Iran stands by threat to end UN inspections

IRAN will carry through its threat to end tough UN nuclear inspections and resume ultra-sensitive uranium enrichment on an industrial scale, if it is hauled before the UN Security Council, a national security spokesman told AFP.

Hossein Entezami also dismissed the possibility of Israel launching a military strike against Iran, and labelled French president Jacques Chirac a danger to world peace for threatening to use nuclear arms against state sponsors of terrorism. "If our case goes to the UN Security Council, and regardless of what decisions are then taken, the government will . . . resume all nuclear activities which have been voluntary suspended," he said yesterday.

This, he said, would include "enrichment on an industrial scale and an end to the application of the additional protocol" to the Non-Proliferation Treaty, which provides the International Atomic Energy Agency with greater inspection powers.

"We are under pressure from certain groups inside the country to leave the NPT and the IAEA altogether, but the government is insisting on a logical and peaceful solution."

Iran has repeatedly threatened such action which would be certain to cause a sharp escalation of the crisis in line with a law passed by deputies in the conservative-held parliament in November.
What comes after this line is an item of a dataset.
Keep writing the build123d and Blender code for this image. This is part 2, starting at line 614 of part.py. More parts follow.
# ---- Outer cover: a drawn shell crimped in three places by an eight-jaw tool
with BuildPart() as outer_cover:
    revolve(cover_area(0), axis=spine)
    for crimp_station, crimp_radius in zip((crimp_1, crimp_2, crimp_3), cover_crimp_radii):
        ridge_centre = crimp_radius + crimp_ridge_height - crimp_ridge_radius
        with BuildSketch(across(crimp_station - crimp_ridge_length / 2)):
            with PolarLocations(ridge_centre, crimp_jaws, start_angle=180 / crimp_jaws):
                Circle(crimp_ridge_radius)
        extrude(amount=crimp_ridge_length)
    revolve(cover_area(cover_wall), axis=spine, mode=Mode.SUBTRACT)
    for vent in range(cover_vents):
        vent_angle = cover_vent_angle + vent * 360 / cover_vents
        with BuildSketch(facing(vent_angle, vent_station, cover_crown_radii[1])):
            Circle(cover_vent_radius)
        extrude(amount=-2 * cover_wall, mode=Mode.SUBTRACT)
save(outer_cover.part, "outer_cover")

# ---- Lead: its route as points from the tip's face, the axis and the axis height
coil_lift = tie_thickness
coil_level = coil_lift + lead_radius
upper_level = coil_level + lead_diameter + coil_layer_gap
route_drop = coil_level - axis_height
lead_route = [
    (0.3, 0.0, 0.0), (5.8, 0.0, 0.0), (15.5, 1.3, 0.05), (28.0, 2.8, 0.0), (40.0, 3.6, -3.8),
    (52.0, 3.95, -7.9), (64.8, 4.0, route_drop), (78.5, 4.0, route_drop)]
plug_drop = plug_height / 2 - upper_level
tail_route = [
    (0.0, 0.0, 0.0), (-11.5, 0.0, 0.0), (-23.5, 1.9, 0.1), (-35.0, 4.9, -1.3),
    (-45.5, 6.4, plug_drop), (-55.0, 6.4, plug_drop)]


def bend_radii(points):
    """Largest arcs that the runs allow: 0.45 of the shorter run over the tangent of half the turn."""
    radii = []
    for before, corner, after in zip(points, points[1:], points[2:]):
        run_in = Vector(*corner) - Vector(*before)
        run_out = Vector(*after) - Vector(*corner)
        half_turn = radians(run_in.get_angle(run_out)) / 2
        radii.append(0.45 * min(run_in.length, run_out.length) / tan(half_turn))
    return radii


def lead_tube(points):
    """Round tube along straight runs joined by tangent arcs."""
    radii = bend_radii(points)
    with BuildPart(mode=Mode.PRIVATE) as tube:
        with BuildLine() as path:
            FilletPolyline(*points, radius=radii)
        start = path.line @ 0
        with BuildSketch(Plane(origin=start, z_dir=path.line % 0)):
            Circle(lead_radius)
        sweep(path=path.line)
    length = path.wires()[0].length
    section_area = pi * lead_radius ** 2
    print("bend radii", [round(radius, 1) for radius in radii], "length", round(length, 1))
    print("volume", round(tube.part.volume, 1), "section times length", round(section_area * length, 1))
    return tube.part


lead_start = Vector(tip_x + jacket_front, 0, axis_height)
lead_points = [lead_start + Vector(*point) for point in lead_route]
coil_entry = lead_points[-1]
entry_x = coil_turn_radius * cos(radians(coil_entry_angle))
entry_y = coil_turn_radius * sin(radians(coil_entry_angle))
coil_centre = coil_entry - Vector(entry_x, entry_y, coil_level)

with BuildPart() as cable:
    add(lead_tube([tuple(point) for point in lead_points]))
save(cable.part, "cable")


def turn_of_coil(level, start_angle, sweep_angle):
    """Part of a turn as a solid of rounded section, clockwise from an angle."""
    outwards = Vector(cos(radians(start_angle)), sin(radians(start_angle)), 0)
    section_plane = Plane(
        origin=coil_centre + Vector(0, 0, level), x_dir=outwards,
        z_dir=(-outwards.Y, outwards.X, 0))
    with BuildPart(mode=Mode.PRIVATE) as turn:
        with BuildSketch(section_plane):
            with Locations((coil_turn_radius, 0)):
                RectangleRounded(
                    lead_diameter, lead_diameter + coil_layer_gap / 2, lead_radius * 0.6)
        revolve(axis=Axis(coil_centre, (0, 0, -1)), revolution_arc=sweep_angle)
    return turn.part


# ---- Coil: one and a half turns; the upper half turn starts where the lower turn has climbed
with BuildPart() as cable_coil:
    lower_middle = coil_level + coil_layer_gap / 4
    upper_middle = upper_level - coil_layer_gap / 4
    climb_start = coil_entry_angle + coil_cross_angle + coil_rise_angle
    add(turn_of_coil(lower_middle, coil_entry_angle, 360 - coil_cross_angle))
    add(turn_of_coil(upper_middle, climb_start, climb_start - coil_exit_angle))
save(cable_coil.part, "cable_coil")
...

But now the prospect of the crisis over Iran's nuclear programme ending up in front of the Security Council looks greater than ever, with Western powers furious at the country for resuming enrichment research work earlier this month.

Uranium enrichment can make reactor fuel, but the technology is dual-use and would give Iran the strategic option to enrich to levels required for making the core of a weapon.

Tehran insists such work is legal, given it has signed the nuclear Non-Proliferation Treaty, and has branded atomic weapons "un-Islamic".

But Britain, France and Germany have called an urgent meeting of the IAEA's 35-nation board for February 2, and are confident of getting a referral even though they are still struggling to get Russia and China on board.

Senior officials in Israel, which views Iran as an existential threat, have also been openly mulling a military option.

"If any government, notably the Israeli one, wants to act in an intelligent way it would not do such a thing," said Entezami. "Iran has the capacity to respond to any strikes. The Israelis only say such things for domestic political reasons and the enormous problems they have at the moment."

Entezami, the spokesman for Iran's Supreme National Security Council, also lashed out at Chirac's threat of a nuclear response to terror strikes.

"Using the atomic bomb or threatening to use it is the language of the last century. The art of having the bomb is not using it . . . because, if everyone who had one used it, the world would be blown up several times over," he said. "This endangers world security."

According to Entezami, pushing for Iran's referral to the Security Council would result in a "lose-lose" situation.